Glaspy enlisted L.A.-based producer and multi-instrumentalist Tyler Chester, who has collaborated with Blake Mills and Jackson Browne among many others, to produce Devotion – recorded at Atomic Sound in Red Hook, Brooklyn, where they recorded the bulk of Devotion. “Tyler and I proved to be a very good match in the studio. I love being very hands-on with my records and he was a force of nature without restricting my sense of what the record should be. His instincts and ability are truly inspiring.” They brought in Glaspy’s touring drummer Tim Kuhl to complete the picture with his brilliantly artful and austere sense of the kit paired with Chester’s programming. Brooklyn based engineer, Mark Goodell captured these performances masterfully and James Krausse (Los Angeles) mixed Devotion in a way that Margaret says “she has always envisioned her music sounding like.”



“It has been amazing to be able to stretch out, to not define myself just by the music I make, but to follow my nose toward all the things that make me happy.” A good example being Glaspy enlisting herself in distance education through Harvard University to fulfill her dream of getting an education outside of music. “Embracing being a student has made me feel like a child again and I think that has helped to propel my music forward so much more. My brain feels happy.”
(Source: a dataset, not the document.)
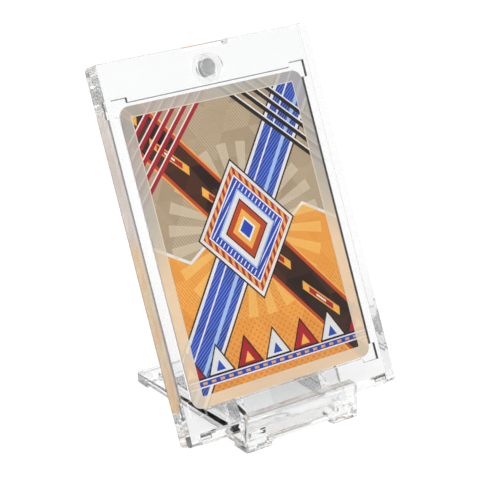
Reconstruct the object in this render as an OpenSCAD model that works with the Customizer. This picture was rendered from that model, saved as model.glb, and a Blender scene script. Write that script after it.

Devotion, then, is like a series of hard-earned life lessons. Glaspy’s evolution over the last few years has been both musical and personal, which makes the album that much more compelling: “I’m learning that life is painful but you take the bad with the good; that love is hard but if you love someone, you make yourself available; that life is short and it’s okay to be sincere. I’m starting to be able to write about these things and it’s a feat for myself as an artist and growth for me as a person.”